Continuando a trabalhar na respetiva empresa durante o resto da sua curta vida, acabaria por morrer em 1924, aos 41 anos, vítima de tuberculose. Kafka nunca chegou a publicar o seu trabalho, nem recebeu qualquer reconhecimento pelo que fez. Morreu a acreditar que tudo o que escrevera era inútil. À beira da morte, chegou mesmo a instruir Max Brod para que queimasse as suas obras. Tal não aconteceu, pois aqui estamos, quase um século depois, a falar sobre ele.
Ao longo da década posterior à sua morte, Kafka tornar-se-ia uma das mais importantes figuras literárias e filosóficas do século XX. Por outras palavras, um dos maiores escritores e pensadores do século viveu a sua vida com ideias enterradas numa gaveta, indiferente ao facto de estar sentado sobre algumas das obras mais impactantes da História. E, no entanto, aos olhos dessa mesma História, foi uma figura única.
Felizmente, o trabalho de Kafka foi salvo e um género de pensamento e escrita inteiramente novo desenvolveu-se em seu nome: kafkiano. Geralmente, o termo refere-se à natureza burocrática dos sistemas capitalistas, judiciais e governamentais. A processos complexos e pouco claros, em que ninguém tem uma compreensão abrangente do que se está a passar e o próprio sistema não se importa. Não se limita a exemplificar os sistemas, mas também a reação dos indivíduos que lhes foram submetidos e o seu simbolismo.
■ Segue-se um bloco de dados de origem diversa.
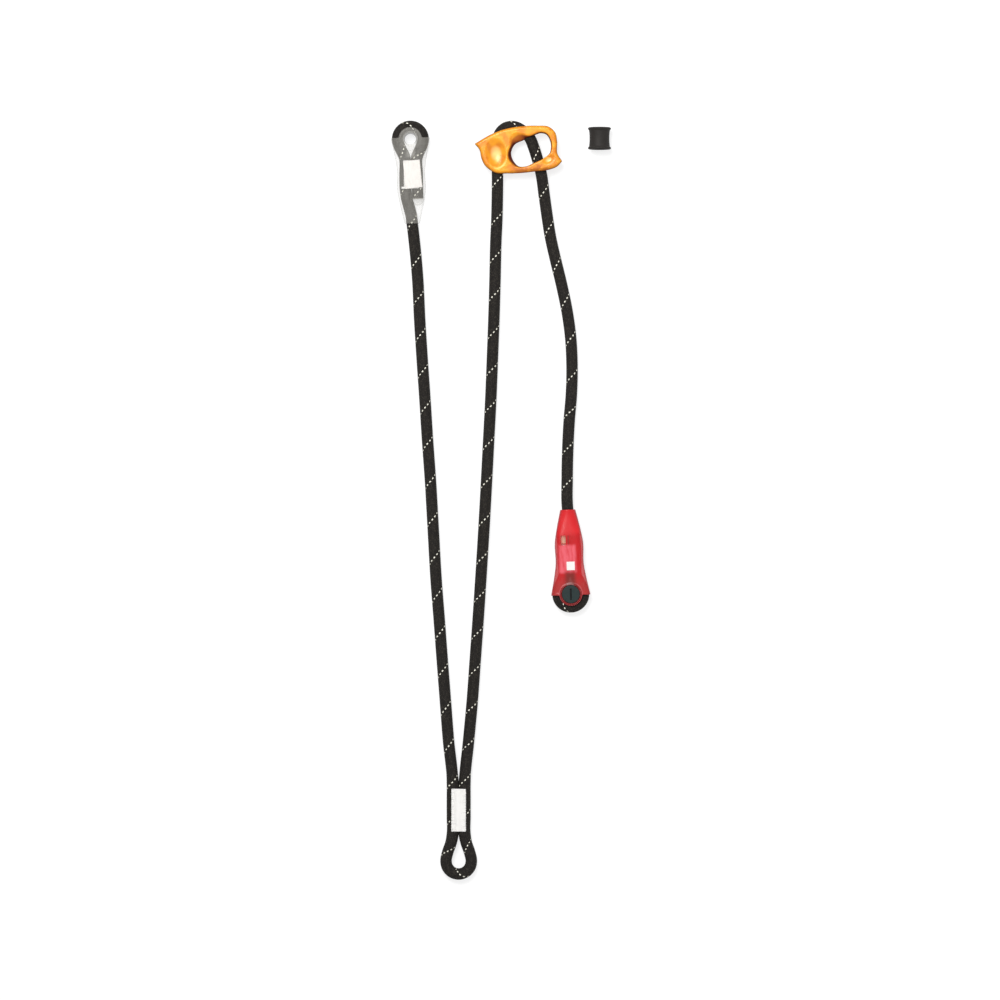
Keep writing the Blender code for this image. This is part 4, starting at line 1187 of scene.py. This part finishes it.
# Both sewn eyes, their labels and covers
fixed_place = (FIXED_EYE_AT, EYE_HEIGHT, FIXED_EYE_TURN)
stopper_place = (STOPPER_AT, EYE_HEIGHT, STOPPER_TURN)
for prefix, body, place, slot, skin, middle, lean, overrun in (
    (
        "fixed_eye", "fixed_arm", fixed_place, "clear_cover", clear_material(),
        FIXED_LABEL_MIDDLE, FIXED_LABEL_LEAN, SEAM_OVERRUN,
    ),
    ("stopper_eye", "stopper", stopper_place, "red_cover", red_material(), STOPPER_LABEL_MIDDLE, 0.0, 0.0),
):
    seam = sewing(prefix + "_sewing", EYE_STITCH, place, thread, overrun)
    dress(seam, body, "thread", prefix + "_stitching")
    dress(cut_end(prefix + "_cut_end", place, core), body, "rope")
    heights = (LABEL_HEIGHT, LABEL_HEIGHT + GAP)
    label = strip(prefix + "_blank_label", LABEL_SIZE, middle, lean, heights, LABEL_CROWN, place, blank)
    dress(label, body, "label", prefix + "_label")
    field = cover_field(slot == "red_cover")
    shell = field_object(prefix + "_moulded_cover", field, COVER_BOX, COVER_STEP, place, skin)
    dress(shell, body, slot, prefix + "_cover")
heights = (COVER_FRONT - PATCH_DEPTH, COVER_FRONT - PATCH_DEPTH + GAP)
patch = strip("stopper_blank_patch", PATCH_SIZE, PATCH_MIDDLE, 0.0, heights, 0.0, stopper_place, blank)
dress(patch, "stopper", "label")
tape_bow = CREST_RADIUS - math.sqrt(CREST_RADIUS**2 - TAPE_SIZE[0] ** 2 / 4)
heights = (CREST_RADIUS - tape_bow, CREST_RADIUS - tape_bow + TAPE_THICKNESS)
tape = strip("stopper_end_tape", TAPE_SIZE, TAPE_MIDDLE, 0.0, heights, tape_bow, stopper_place, tan)
dress(tape, "stopper", "label")
slot_height = EYE_HEIGHT + COVER_FRONT - PLUG_SHADE
rubber = rubber_material("plug_rubber", (0.006, 0.015, 0.015), (0.018, 0.032, 0.031), 0.45, slot_height)
plug = field_object("stopper_slotted_plug", plug_field, PLUG_BOX, PLUG_STEP, stopper_place, rubber)
dress(plug, "stopper", "plug_rubber", "stopper_eye_plug")

# Adjuster
skin = anodised_material()
place = (ADJUSTER_AT, 0.0)
forging = field_object("adjuster_forging", adjuster_field(), ADJUSTER_BOX, ADJUSTER_STEP, place, skin)
dress(forging, "adjuster", "anodised", "adjuster_body")

# Keeper
points, faces = keeper_points()
keeper_rubber = rubber_material("keeper_rubber", (0.013, 0.0117, 0.0105), (0.027, 0.0235, 0.021), 0.62)
sleeve = mesh_object("keeper_sleeve", stand(points, KEEPER_AT, KEEPER_RIM_RADIUS), faces, keeper_rubber)
dress(sleeve, "loose_keeper", "keeper_rubber", "keeper")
Num dos seus exemplares mais famosos, O Processo, o protagonista Joseph K é subitamente preso, durante uma manhã, na sua própria casa. Os agentes não o informam do motivo da sua detenção. K é então submetido a um longo e absurdo julgamento onde nada é realmente explicado ou faz muito sentido. O processo está repleto de corrupção e desordem e, no final, K permanece culpado e não chega a saber por que foi preso.
Nas suas histórias, os protagonistas são confrontados com circunstâncias súbitas e absurdas, sem explicações e nenhuma hipótese real de ultrapassá-las. São dominados pelos obstáculos arbitrários e sem sentido que enfrentam. Em parte, porque não conseguem sequer perceber ou controlar o que está a acontecer. Na literatura de Kafka há sempre este confronto com o absurdo. Um conflito no qual os esforços e o raciocínio das personagens são cedidos a uma falta de sentido, onde o sucesso é impossível e, no final, inútil. E, no entanto, elas persistem.
Talvez essas circunstâncias sejam emblemáticas da visão de Kafka sobre a condição humana. Nomeadamente, o insistente desejo de respostas sobre os problemas existenciais da vida, ansiedade, culpa, absurdo, sofrimento; e uma incapacidade de realmente entender a fonte desses problemas ou superá-los. Talvez a parte mais importante seja que, mesmo diante de circunstâncias desesperantes, as personagens de Kafka não desistem. Pelo menos inicialmente, elas insistem e lutam contra as suas situações, puxando por algum raciocínio que supere a insensatez. Mas, no final, é inútil.
Kafka poderia estar a sugerir, com tudo isto, que a luta para encontrar consolo e compreensão seja inescapável e, simultaneamente, impossível. Enquanto seres conscientes e racionais, lutamos contra o absurdo, tentamos resolver a discrepância entre nós e o universo. Mas, ironicamente, servimos apenas para perpetuar a própria luta que estamos a tentar resolver, ao tentar resolver o que não pode ser resolvido. E, nesse sentido, a um certo nível, quase que queremos essa luta.
Esta é uma interpretação entre milhares de outras, devido à natureza vaga, surreal e inexplicável das obras de Kafka. Talvez a ideia central seja a de que devemos aceitar a nossa absurda condição e não levá-la tão a sério. Talvez a ideia seja a de que devemos recusá-la e lutar contra ela. Ou talvez a ideia seja a de que não podemos saber qual é a ideia. Apenas Kafka terá conhecido o verdadeiro significado do seu trabalho. E talvez seja justo adivinhar que, num certo sentido, nem ele próprio sabia.
A verdade é que Kafka deixou um impacto duradouro na literatura, na filosofia e na humanidade. Ajudou leitores pelo mundo fora a sentirem-se menos isolados nos seus próprios momentos de busca por um significado e nos momentos mais kafkianos. A sua própria vida não foi necessariamente incomum. Nascer no lugar errado ou na altura errada, viver e morrer sem nunca ter reconhecido o próprio potencial. Ter sentido a máquina burocrática empresarial ou governamental. Ter sentido a ansiedade da existência sem qualquer justificação. Todos nós já passámos por algo kafkiano.
Kafka não é considerado um génio por ter descrito algo profundamente único, mas sim por ter descrito algo tão mundanamente comum numa forma tão profunda. Os excertos das frequentes e indescritíveis experiências da vida que nos tocam a todos nós.